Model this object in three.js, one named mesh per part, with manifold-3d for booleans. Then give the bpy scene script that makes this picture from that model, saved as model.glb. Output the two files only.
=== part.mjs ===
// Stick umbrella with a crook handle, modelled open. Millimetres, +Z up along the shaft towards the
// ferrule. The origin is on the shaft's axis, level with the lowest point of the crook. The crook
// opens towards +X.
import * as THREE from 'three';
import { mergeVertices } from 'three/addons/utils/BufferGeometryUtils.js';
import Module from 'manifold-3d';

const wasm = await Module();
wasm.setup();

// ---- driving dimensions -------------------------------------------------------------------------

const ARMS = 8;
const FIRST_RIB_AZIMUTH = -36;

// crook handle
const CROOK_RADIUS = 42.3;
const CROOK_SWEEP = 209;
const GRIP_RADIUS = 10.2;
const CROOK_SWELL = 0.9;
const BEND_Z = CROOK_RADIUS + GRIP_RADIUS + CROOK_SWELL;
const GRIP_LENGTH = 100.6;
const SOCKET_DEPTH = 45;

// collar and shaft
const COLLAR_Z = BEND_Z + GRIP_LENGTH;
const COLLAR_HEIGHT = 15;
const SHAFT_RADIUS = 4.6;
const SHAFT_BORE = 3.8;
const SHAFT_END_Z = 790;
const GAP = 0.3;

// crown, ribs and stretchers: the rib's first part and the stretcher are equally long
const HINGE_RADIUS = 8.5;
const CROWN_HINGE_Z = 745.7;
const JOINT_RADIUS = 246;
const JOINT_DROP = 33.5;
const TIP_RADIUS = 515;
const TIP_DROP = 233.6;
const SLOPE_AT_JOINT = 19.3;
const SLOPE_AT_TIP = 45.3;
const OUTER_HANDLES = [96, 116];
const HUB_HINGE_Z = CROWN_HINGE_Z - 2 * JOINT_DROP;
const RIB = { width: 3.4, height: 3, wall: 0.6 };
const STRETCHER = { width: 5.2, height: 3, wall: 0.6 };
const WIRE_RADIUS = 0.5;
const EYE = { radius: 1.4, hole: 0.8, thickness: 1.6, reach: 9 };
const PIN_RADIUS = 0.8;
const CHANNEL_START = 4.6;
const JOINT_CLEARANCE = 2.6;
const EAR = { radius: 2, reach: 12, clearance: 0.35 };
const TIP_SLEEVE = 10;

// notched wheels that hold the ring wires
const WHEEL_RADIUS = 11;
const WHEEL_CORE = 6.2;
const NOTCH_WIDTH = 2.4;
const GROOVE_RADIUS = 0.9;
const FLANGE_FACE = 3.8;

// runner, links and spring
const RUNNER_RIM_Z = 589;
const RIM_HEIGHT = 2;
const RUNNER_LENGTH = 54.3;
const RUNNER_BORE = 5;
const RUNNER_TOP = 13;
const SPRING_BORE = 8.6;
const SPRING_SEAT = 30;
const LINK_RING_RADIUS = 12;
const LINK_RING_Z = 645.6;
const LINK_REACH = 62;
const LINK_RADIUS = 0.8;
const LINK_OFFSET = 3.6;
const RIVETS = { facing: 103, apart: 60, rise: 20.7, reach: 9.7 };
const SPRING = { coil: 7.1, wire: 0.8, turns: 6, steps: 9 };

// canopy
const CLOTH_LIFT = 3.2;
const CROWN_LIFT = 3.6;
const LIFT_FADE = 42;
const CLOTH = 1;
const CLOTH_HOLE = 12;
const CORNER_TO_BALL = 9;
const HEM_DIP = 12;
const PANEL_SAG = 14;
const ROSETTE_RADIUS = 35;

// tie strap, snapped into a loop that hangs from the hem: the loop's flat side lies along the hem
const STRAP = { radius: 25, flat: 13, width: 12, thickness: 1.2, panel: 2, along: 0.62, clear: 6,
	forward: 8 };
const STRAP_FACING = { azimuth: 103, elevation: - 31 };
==
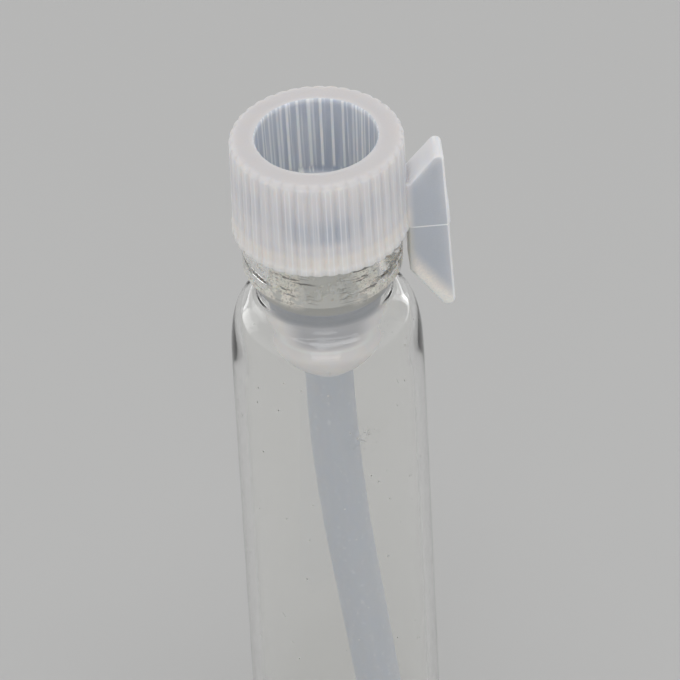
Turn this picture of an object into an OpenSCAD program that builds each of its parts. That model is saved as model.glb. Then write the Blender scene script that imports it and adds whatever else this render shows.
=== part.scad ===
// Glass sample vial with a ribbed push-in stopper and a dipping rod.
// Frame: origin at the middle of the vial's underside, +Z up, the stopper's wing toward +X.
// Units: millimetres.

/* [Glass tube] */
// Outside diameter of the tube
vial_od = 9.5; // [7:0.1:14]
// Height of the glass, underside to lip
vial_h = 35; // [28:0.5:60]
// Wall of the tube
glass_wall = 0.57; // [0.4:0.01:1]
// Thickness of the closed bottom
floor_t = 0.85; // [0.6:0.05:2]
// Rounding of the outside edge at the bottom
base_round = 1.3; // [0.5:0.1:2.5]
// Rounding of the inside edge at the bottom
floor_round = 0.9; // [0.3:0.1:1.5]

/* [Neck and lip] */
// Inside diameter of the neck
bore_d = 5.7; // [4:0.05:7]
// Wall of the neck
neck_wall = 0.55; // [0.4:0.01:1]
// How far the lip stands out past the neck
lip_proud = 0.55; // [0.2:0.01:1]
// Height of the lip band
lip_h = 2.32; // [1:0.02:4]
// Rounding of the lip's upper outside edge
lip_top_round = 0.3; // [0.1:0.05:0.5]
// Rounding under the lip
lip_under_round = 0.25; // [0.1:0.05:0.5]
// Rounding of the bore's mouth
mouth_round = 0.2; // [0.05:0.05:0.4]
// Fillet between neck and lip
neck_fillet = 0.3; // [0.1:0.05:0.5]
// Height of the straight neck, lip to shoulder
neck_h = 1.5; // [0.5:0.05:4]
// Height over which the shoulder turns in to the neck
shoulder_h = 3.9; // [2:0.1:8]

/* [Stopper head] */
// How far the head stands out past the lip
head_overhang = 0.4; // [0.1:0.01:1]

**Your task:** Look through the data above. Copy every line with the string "into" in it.

**Result of this task:**
// tie strap, snapped into a loop that hangs from the hem: the loop's flat side lies along the hem
Turn this picture of an object into an OpenSCAD program that builds each of its parts. That model is saved as model.glb. Then write the Blender scene script that imports it and adds whatever else this render shows.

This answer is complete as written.